Multiple call-to-action forms on We Are Missouri’s website are actually hosted by the AFL-CIO.

The Missouri AFL-CIO did not respond to repeated Watchdog inquiries about who is staffing We Are Missouri’s campaign against right-to-work.

The Committee to Protect MO Families — another coalition fighting right-to-work — lists dozens of unions among its hundreds of supporters, and is run by Carpenters’ District Council of St. Louis & Vicinity.

By downplaying or hiding their union ties, We Are Missouri, Preserve Middle Class America and Protect MO Families allow unions to create the impression of sweeping opposition to right-to-work.

While the Missouri AFL-CIO, Teamsters locals, UFCW Local 655 and other unions openly campaign against right-to-work, they devote campaign resources to supposedly independent groups, too.

Union-funded activist groups like Progress Missouri and Missouri Jobs with Justice help the unions sway legislators against a law that would simply let workers choose whether to pay a union.
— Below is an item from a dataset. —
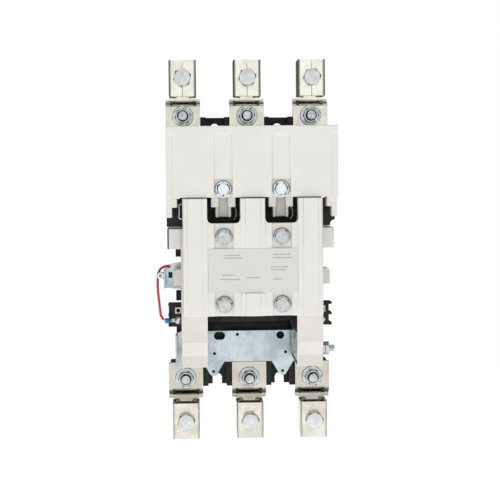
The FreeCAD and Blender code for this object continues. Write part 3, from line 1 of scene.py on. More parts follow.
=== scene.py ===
import bpy
import bmesh
import math
from mathutils import Matrix, Vector


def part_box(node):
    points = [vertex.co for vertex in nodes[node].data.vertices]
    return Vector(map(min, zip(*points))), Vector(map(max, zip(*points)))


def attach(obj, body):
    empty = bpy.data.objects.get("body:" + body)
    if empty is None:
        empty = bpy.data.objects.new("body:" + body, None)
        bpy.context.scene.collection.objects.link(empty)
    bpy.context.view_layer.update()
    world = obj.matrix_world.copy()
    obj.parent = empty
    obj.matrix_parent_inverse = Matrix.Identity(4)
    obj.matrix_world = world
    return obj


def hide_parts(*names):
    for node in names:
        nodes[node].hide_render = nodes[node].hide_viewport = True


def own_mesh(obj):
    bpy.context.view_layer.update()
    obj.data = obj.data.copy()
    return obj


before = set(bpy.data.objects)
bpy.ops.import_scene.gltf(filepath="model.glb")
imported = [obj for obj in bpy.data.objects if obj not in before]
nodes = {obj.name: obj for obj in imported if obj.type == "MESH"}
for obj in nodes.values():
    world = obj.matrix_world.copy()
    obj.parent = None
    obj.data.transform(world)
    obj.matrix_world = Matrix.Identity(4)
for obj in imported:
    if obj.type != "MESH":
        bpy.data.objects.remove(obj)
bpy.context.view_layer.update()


# Base moulding. A black thermoset plate, ribbed at the back, that every strap and stud
# is bolted to. Its skin has the fine grain of the mould and a slight satin sheen.

def noise(tree, coordinates, scale, detail=3.0):
    """The value of a noise texture on given coordinates."""
    texture = tree.nodes.new("ShaderNodeTexNoise")
    texture.inputs["Scale"].default_value = scale
    texture.inputs["Detail"].default_value = detail
    tree.links.new(coordinates, texture.inputs["Vector"])
    return texture.outputs["Fac"]


def mapped(tree, value, low, high, low_out, high_out):
    """Stretch a value from one range to another."""
    node = tree.nodes.new("ShaderNodeMapRange")
    tree.links.new(value, node.inputs["Value"])
    for name, number in (("From Min", low), ("From Max", high)):
        node.inputs[name].default_value = number
    for name, number in (("To Min", low_out), ("To Max", high_out)):
        if hasattr(number, "links"):
            tree.links.new(number, node.inputs[name])
        else:
            node.inputs[name].default_value = number
    return node.outputs["Result"]


def blended(tree, factor, first, second):
    """Mix two colours by a factor."""
    node = tree.nodes.new("ShaderNodeMix")
    node.data_type = "RGBA"
    for socket, value in ((0, factor), (6, first), (7, second)):
        tree.links.new(value, node.inputs[socket])
    return node.outputs[2]


def bumped(tree, height, strength, distance):
    """A normal bent by a height."""
    node = tree.nodes.new("ShaderNodeBump")
    node.inputs["Distance"].default_value = distance
    tree.links.new(height, node.inputs["Height"])
    if hasattr(strength, "links"):
        tree.links.new(strength, node.inputs["Strength"])
    else:
        node.inputs["Strength"].default_value = strength
    return node.outputs["Normal"]


def effect(name, sockets):
    """An empty shader group with its inputs, and a colour, a roughness and a normal out."""
    tree = bpy.data.node_groups.new(name, "ShaderNodeTree")
    for label, kind, value in sockets:
        socket = tree.interface.new_socket(label, in_out="INPUT", socket_type=kind)
        socket.default_value = value
    tree.interface.new_socket("Colour", in_out="OUTPUT", socket_type="NodeSocketColor")
    tree.interface.new_socket("Roughness", in_out="OUTPUT", socket_type="NodeSocketFloat")
    tree.interface.new_socket("Normal", in_out="OUTPUT", socket_type="NodeSocketVector")
    start = tree.nodes.new("NodeGroupInput")
    end = tree.nodes.new("NodeGroupOutput")
    place = tree.nodes.new("ShaderNodeTexCoord").outputs["Object"]
    return tree, start.outputs, end.inputs, place


def moulded_skin():
    """Moulded plastic: soft clouds in the colour, flow marks in the gloss, a fine grain."""
    tree, given, result, place = effect("moulded skin", [
        ("Colour", "NodeSocketColor", (0.8, 0.8, 0.8, 1)),
        ("Shade", "NodeSocketColor", (0.7, 0.7, 0.7, 1)),
        ("Gloss", "NodeSocketFloat", 0.4),
        ("Grain", "NodeSocketFloat", 0.1)])
    clouds = mapped(tree, noise(tree, place, 38.0), 0.35, 0.7, 0.0, 1.0)
    specks = mapped(tree, noise(tree, place, 900.0, 2.0), 0.62, 0.8, 0.0, 0.35)
    colour = blended(tree, clouds, given["Colour"], given["Shade"])
    tree.links.new(blended(tree, specks, colour, given["Shade"]), result["Colour"])
    add = tree.nodes.new("ShaderNodeMath")
    tree.links.new(given["Gloss"], add.inputs[0])
    tree.links.new(mapped(tree, noise(tree, place, 120.0), 0.3, 0.7, -0.07, 0.09),
                   add.inputs[1])
    tree.links.new(add.outputs[0], result["Roughness"])
    tree.links.new(bumped(tree, noise(tree, place, 1500.0, 2.0), given["Grain"], 0.0002),
                   result["Normal"])
    return tree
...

But public opinion is on the side of individual worker choice, Ryan Johnson, president of the conservative Missouri Alliance for Freedom, told Watchdog.

poll of more than 10,000 likely voters conducted for Missouri Alliance for Freedom this spring found 54 percent of Missourians support right-to-work.

“Given the lay of the land, I find the nature of the opposition to be duplicitous and dishonest,” Johnson said in an email. “They are well funded and highly organized but do not represent the average union household in the state.”

“If they can bully a state representative into voting against right-to-work, they will. Conversely, if they think a charm offensive will work, they will do that,” Johnson continued. “In short, they will do anything and say anything to accomplish their goal of extinguishing the spread of worker freedom.”